Durch die Medien geistert das Bild vom Hotelvollzug, schauen wir uns doch einmal die Justizvollzugsanstalt Bruchsal (JVA) an und ihr Gebaren. Kühlschränke dürften in knapp 100% der Haushalte in Deutschland stehen, nicht so im Strafvollzug, und so müssen die meisten InsassInnen ihre Sachen auf das Fenstergitter (zwecks Kühlung durch die Außenluft) stellen - was aber nur in der kalten Jahreszeit Sinn macht.

Ab 1.12.03 bietet eine Fremdfirma in der JVA Bruchsal mehrere Kühlschränke an, welche aus jeweils zwölf verschließbaren Kühlfächern bestehen. So weit so gut.
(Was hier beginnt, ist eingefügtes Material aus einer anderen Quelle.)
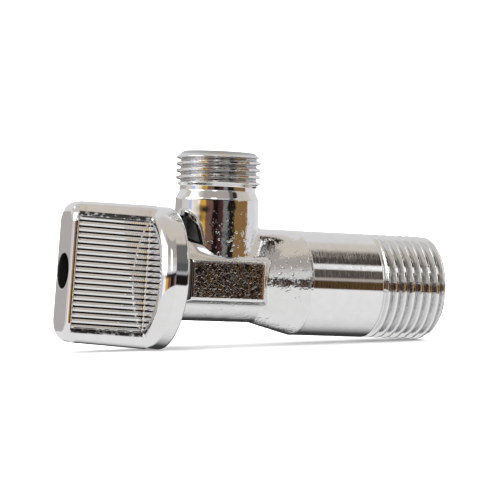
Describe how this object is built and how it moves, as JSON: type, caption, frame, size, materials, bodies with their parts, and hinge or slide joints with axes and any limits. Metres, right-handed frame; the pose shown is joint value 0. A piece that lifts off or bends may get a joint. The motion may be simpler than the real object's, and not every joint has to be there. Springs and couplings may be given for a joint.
{
  "type": "angle stop valve",
  "caption": "Chrome-plated quarter-turn angle stop valve with a ribbed paddle handle, a threaded inlet barrel and a threaded outlet at a right angle.",
  "frame": {"origin": "centre of the inlet end face, on the inlet thread's axis", "axes": "+X out of the inlet, towards the wall; +Z out of the outlet; the handle is at -X"},
  "size_m": [0.0779, 0.0278, 0.039],
  "materials": {
    "chrome_body": "polished chrome plate on a brass forging, slightly pitted around the pad",
    "chrome_handle": "polished chrome plate on a zinc casting",
    "chrome_ball": "chrome plate on brass",
    "brass": "turned brass",
    "steel": "stainless steel",
    "ptfe": "moulded PTFE",
    "rubber": "black rubber O-rings"
  },
  "bodies": {
    "fixed_body": {"valve_body": "chrome_body", "stem_thrust_washer": "ptfe", "stem_guide_bush": "brass", "stop_pin": "steel", "handle_friction_washer": "ptfe", "outlet_seat": "ptfe", "outlet_seat_o_ring": "rubber", "outlet_seat_retainer": "brass", "inlet_seat": "ptfe", "inlet_seat_o_ring": "rubber", "inlet_seat_retainer": "brass"},
    "turning_stem": {"handle": "chrome_handle", "stem": "brass", "ball": "chrome_ball", "stem_o_ring_inner": "rubber", "stem_o_ring_outer": "rubber", "stem_retaining_clip": "steel", "handle_screw": "steel", "handle_spring_washer": "steel", "handle_plain_washer": "steel"}
  },
  "joints": [
    {"name": "handle_turn", "type": "hinge", "parent": "fixed_body", "child": "turning_stem", "pos_m": [-0.0467, 0, 0], "axis": [1, 0, 0], "range_deg": [0, 90]}
  ]
}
Während bspw. in der bayrischen JVA Straubing derartiges seit Jahren kostenlose Praxis ist (denn zu einem menschenwürdigen Vollzug zählt wohl auch, Lebensmittel durch Kühlung vor dem Verderb zu schützen), sollen die Bruchsaler Häftlinge zahlen für ihre Kühlmöglichkeit.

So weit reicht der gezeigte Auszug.